§ SET TASK
Collect the lines of the entries where "each" shows up.

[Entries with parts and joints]
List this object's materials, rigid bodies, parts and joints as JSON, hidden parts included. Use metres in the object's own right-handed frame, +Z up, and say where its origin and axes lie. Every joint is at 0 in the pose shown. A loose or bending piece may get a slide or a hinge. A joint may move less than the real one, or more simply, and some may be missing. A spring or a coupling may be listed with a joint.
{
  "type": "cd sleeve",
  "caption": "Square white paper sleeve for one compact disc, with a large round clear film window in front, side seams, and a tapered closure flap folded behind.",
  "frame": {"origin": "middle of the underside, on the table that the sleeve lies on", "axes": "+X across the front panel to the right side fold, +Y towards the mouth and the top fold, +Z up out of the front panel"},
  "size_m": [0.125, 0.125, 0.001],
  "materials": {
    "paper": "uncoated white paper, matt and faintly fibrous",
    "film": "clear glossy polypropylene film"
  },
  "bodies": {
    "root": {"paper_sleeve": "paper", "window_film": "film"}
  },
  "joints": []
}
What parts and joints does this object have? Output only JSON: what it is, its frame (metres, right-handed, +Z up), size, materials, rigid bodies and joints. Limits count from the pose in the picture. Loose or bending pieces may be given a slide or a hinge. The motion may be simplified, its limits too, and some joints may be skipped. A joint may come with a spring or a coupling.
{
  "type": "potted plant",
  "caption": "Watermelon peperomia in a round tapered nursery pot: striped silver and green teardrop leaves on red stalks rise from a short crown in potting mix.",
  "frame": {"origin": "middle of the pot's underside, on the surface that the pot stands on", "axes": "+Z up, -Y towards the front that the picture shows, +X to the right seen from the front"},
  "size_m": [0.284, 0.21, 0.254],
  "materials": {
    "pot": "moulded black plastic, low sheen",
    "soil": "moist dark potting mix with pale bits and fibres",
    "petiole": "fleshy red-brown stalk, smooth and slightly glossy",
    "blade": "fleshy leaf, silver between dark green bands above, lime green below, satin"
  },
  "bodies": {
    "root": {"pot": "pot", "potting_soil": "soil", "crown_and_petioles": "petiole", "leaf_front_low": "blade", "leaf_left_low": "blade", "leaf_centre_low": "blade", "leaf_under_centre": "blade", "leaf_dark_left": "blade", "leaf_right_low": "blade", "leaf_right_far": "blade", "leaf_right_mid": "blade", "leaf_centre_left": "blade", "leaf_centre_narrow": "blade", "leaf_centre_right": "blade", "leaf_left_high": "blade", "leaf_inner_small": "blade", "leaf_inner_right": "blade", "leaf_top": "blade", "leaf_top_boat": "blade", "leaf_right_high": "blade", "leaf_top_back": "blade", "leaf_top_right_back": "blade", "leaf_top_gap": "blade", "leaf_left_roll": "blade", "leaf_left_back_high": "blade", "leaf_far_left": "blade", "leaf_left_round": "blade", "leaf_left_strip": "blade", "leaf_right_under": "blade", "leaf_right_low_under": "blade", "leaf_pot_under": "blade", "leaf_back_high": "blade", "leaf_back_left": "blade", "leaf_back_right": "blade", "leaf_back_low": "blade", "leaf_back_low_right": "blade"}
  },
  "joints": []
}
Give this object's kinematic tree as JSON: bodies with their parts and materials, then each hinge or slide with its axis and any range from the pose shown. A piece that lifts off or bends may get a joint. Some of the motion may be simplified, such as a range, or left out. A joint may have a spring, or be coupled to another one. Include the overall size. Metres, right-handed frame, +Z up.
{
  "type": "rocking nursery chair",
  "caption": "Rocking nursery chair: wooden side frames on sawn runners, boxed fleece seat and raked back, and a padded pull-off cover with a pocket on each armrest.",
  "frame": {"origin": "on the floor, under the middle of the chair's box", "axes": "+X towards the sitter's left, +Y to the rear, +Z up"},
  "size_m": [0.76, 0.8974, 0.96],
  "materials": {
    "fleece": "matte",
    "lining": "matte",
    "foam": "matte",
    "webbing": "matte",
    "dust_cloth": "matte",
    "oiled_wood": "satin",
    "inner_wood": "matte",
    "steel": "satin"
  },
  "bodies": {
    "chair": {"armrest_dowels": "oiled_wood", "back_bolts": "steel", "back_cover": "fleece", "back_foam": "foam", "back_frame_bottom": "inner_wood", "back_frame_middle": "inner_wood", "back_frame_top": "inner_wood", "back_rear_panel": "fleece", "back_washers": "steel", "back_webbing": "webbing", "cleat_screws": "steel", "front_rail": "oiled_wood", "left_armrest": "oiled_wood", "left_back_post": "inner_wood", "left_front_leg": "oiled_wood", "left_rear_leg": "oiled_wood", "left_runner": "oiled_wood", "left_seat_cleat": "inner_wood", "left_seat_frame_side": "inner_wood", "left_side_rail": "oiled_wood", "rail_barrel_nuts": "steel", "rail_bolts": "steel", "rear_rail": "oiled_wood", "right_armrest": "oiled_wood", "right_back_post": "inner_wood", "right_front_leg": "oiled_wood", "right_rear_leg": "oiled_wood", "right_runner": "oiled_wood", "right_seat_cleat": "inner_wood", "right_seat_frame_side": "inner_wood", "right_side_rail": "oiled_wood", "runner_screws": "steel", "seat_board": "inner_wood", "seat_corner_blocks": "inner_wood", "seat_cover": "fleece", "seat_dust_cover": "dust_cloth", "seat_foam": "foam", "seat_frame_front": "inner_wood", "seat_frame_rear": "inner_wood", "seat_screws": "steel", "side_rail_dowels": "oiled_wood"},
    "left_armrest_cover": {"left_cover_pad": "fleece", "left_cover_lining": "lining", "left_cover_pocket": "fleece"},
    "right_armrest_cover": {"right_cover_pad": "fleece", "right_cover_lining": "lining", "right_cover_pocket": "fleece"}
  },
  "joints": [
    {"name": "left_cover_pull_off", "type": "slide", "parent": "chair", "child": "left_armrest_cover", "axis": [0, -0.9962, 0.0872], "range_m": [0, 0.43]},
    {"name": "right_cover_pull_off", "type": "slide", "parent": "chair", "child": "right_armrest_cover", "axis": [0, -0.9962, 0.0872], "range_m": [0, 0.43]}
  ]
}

§ SOLUTION
Give this object's kinematic tree as JSON: bodies with their parts and materials, then each hinge or slide with its axis and any range from the pose shown. A piece that lifts off or bends may get a joint. Some of the motion may be simplified, such as a range, or left out. A joint may have a spring, or be coupled to another one. Include the overall size. Metres, right-handed frame, +Z up.
  "caption": "Rocking nursery chair: wooden side frames on sawn runners, boxed fleece seat and raked back, and a padded pull-off cover with a pocket on each armrest.",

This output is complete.